One student in my group asked how she met her husband, to which she responded all marriages in the tribe are arranged. However , with a giggle and her cheeks blushing, she explains that after she met this man that she fell in love with, she marched up to her dad and said she would not marry anyone else, and was permitted to marry the man she loved. It was at this moment one of her seven children ran barefoot across the hot sand into the tent to grab an iPhone and run back out. “Cartoons,” Selema sighed to us.
Funny little story here, Selma told us that the first time she heard the word “vegetarian” was when she had Jewish guests, as no bedouin is a vegetarian!

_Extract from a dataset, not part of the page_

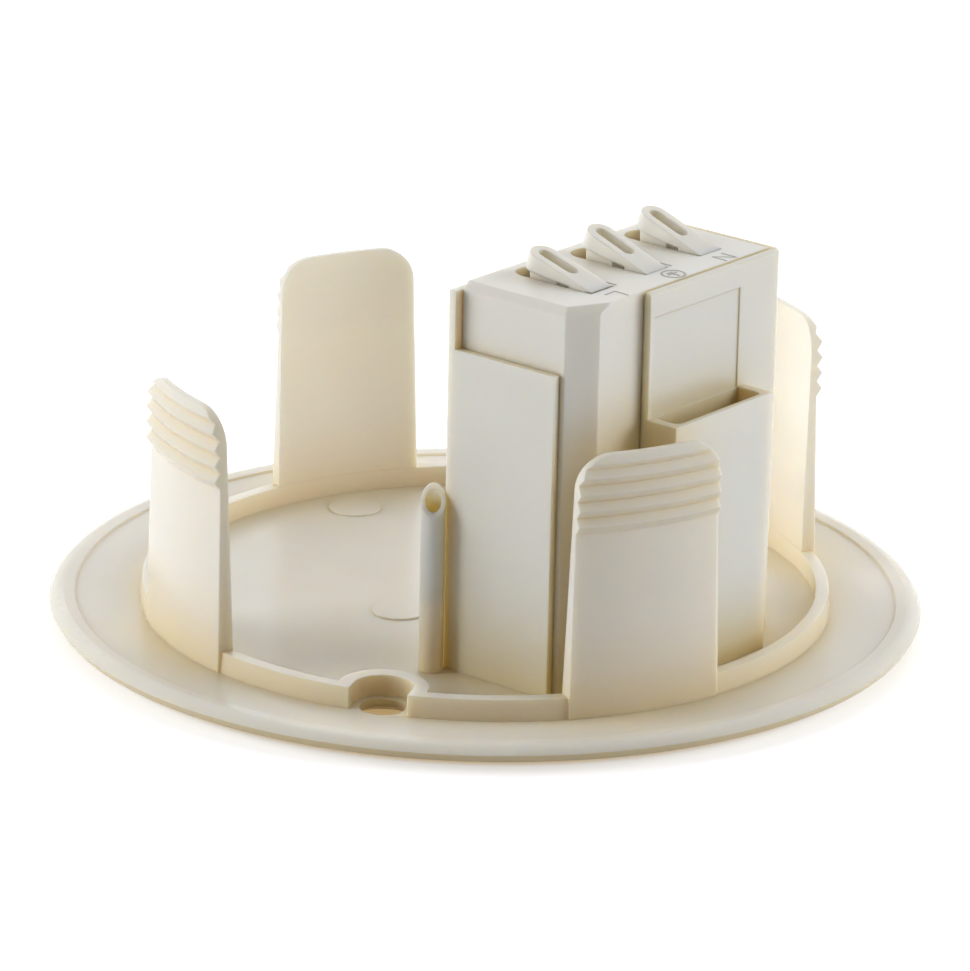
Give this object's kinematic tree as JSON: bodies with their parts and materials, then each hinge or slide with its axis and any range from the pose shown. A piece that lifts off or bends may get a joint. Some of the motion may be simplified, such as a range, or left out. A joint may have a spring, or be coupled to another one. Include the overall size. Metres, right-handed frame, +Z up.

But take a look back inside the town of Yeruham, and you’ll see the future again. Yeruham has a top rated science center for students, which hosts the world champions team in robotics. Yeruham has the highest robotics team per capita in the world, with over 70 teams in their small town. After being shown the amazing robots kids build, we were told they start teaching robotics to kids in kindergarten. This, they explained, is so they have an incredibly useful skill that will help them get amazing jobs in the future, breaking the poverty cycle in the town. No student is ever turned away from the robotics team, and it is this wide acceptance that truly helps the kids.
Through these two opposite lenses, we were able to get a broader picture of a city which, from a glance, seems like a lifeless desert town. When, in reality, it is a bustling and pluristic town offering up any and every walk of life.